EXERCISE MATERIAL

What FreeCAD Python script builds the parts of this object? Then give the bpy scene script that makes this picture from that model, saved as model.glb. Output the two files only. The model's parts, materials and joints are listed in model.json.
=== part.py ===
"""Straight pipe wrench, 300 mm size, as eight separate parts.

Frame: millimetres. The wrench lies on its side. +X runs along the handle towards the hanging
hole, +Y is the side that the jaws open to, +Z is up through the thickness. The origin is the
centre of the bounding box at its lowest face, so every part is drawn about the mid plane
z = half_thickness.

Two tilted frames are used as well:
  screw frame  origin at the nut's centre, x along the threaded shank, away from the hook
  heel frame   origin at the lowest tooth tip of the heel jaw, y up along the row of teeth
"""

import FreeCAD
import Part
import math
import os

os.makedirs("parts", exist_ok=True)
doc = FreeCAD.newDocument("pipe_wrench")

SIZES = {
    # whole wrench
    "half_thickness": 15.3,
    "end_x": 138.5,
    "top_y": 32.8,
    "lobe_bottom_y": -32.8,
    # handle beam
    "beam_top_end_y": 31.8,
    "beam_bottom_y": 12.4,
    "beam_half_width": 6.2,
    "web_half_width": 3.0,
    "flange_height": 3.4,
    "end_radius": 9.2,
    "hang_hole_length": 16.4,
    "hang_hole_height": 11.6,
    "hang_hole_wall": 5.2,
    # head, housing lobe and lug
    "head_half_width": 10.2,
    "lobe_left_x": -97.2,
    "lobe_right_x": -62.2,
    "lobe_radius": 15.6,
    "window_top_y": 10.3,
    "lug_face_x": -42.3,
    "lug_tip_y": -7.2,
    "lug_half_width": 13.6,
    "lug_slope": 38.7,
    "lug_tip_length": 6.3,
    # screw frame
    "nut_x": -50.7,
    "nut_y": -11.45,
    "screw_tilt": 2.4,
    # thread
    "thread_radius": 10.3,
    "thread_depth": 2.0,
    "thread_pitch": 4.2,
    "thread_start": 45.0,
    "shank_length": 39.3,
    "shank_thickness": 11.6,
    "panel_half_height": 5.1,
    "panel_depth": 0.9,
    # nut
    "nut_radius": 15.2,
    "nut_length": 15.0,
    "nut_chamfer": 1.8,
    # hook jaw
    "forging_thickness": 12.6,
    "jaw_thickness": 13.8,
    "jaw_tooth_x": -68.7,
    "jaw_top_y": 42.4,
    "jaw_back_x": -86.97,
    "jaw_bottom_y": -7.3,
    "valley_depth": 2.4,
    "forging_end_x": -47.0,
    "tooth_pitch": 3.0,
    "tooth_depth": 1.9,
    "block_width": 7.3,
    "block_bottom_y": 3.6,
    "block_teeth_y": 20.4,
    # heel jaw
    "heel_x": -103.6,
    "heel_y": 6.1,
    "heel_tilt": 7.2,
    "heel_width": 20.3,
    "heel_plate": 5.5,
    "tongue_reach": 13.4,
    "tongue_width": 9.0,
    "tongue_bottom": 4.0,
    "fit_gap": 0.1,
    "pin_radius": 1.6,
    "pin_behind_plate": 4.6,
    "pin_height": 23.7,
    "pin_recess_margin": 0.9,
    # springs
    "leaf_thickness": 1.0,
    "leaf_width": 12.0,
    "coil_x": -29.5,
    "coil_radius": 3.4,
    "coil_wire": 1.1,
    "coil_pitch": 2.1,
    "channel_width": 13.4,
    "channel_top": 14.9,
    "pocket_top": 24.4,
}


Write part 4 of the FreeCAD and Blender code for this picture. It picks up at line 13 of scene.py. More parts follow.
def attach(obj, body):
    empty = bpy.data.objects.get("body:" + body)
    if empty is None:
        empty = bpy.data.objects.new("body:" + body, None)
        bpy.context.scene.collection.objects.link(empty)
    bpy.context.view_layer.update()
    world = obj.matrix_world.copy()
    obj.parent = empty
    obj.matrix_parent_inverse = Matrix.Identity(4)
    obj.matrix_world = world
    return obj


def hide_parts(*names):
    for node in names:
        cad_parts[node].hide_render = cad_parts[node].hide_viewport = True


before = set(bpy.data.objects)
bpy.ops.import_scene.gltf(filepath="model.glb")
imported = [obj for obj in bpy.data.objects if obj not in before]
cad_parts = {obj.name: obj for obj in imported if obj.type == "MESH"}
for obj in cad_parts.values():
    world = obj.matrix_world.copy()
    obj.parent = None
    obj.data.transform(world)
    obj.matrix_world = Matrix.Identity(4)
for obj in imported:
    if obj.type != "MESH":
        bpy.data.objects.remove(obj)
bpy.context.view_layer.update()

EXERCISE DETAILS
Repeat the entries above exactly, leaving nothing out.

ANSWER TO THE EXERCISE
What FreeCAD Python script builds the parts of this object? Then give the bpy scene script that makes this picture from that model, saved as model.glb. Output the two files only. The model's parts, materials and joints are listed in model.json.
=== part.py ===
"""Straight pipe wrench, 300 mm size, as eight separate parts.

Frame: millimetres. The wrench lies on its side. +X runs along the handle towards the hanging
hole, +Y is the side that the jaws open to, +Z is up through the thickness. The origin is the
centre of the bounding box at its lowest face, so every part is drawn about the mid plane
z = half_thickness.

Two tilted frames are used as well:
  screw frame  origin at the nut's centre, x along the threaded shank, away from the hook
  heel frame   origin at the lowest tooth tip of the heel jaw, y up along the row of teeth
"""

import FreeCAD
import Part
import math
import os

os.makedirs("parts", exist_ok=True)
doc = FreeCAD.newDocument("pipe_wrench")

SIZES = {
    # whole wrench
    "half_thickness": 15.3,
    "end_x": 138.5,
    "top_y": 32.8,
    "lobe_bottom_y": -32.8,
    # handle beam
    "beam_top_end_y": 31.8,
    "beam_bottom_y": 12.4,
    "beam_half_width": 6.2,
    "web_half_width": 3.0,
    "flange_height": 3.4,
    "end_radius": 9.2,
    "hang_hole_length": 16.4,
    "hang_hole_height": 11.6,
    "hang_hole_wall": 5.2,
    # head, housing lobe and lug
    "head_half_width": 10.2,
    "lobe_left_x": -97.2,
    "lobe_right_x": -62.2,
    "lobe_radius": 15.6,
    "window_top_y": 10.3,
    "lug_face_x": -42.3,
    "lug_tip_y": -7.2,
    "lug_half_width": 13.6,
    "lug_slope": 38.7,
    "lug_tip_length": 6.3,
    # screw frame
    "nut_x": -50.7,
    "nut_y": -11.45,
    "screw_tilt": 2.4,
    # thread
    "thread_radius": 10.3,
    "thread_depth": 2.0,
    "thread_pitch": 4.2,
    "thread_start": 45.0,
    "shank_length": 39.3,
    "shank_thickness": 11.6,
    "panel_half_height": 5.1,
    "panel_depth": 0.9,
    # nut
    "nut_radius": 15.2,
    "nut_length": 15.0,
    "nut_chamfer": 1.8,
    # hook jaw
    "forging_thickness": 12.6,
    "jaw_thickness": 13.8,
    "jaw_tooth_x": -68.7,
    "jaw_top_y": 42.4,
    "jaw_back_x": -86.97,
    "jaw_bottom_y": -7.3,
    "valley_depth": 2.4,
    "forging_end_x": -47.0,
    "tooth_pitch": 3.0,
    "tooth_depth": 1.9,
    "block_width": 7.3,
    "block_bottom_y": 3.6,
    "block_teeth_y": 20.4,
    # heel jaw
    "heel_x": -103.6,
    "heel_y": 6.1,
    "heel_tilt": 7.2,
    "heel_width": 20.3,
    "heel_plate": 5.5,
    "tongue_reach": 13.4,
    "tongue_width": 9.0,
    "tongue_bottom": 4.0,
    "fit_gap": 0.1,
    "pin_radius": 1.6,
    "pin_behind_plate": 4.6,
    "pin_height": 23.7,
    "pin_recess_margin": 0.9,
    # springs
    "leaf_thickness": 1.0,
    "leaf_width": 12.0,
    "coil_x": -29.5,
    "coil_radius": 3.4,
    "coil_wire": 1.1,
    "coil_pitch": 2.1,
    "channel_width": 13.4,
    "channel_top": 14.9,
    "pocket_top": 24.4,
}


Write part 4 of the FreeCAD and Blender code for this picture. It picks up at line 13 of scene.py. More parts follow.
def attach(obj, body):
    empty = bpy.data.objects.get("body:" + body)
    if empty is None:
        empty = bpy.data.objects.new("body:" + body, None)
        bpy.context.scene.collection.objects.link(empty)
    bpy.context.view_layer.update()
    world = obj.matrix_world.copy()
    obj.parent = empty
    obj.matrix_parent_inverse = Matrix.Identity(4)
    obj.matrix_world = world
    return obj


def hide_parts(*names):
    for node in names:
        cad_parts[node].hide_render = cad_parts[node].hide_viewport = True


before = set(bpy.data.objects)
bpy.ops.import_scene.gltf(filepath="model.glb")
imported = [obj for obj in bpy.data.objects if obj not in before]
cad_parts = {obj.name: obj for obj in imported if obj.type == "MESH"}
for obj in cad_parts.values():
    world = obj.matrix_world.copy()
    obj.parent = None
    obj.data.transform(world)
    obj.matrix_world = Matrix.Identity(4)
for obj in imported:
    if obj.type != "MESH":
        bpy.data.objects.remove(obj)
bpy.context.view_layer.update()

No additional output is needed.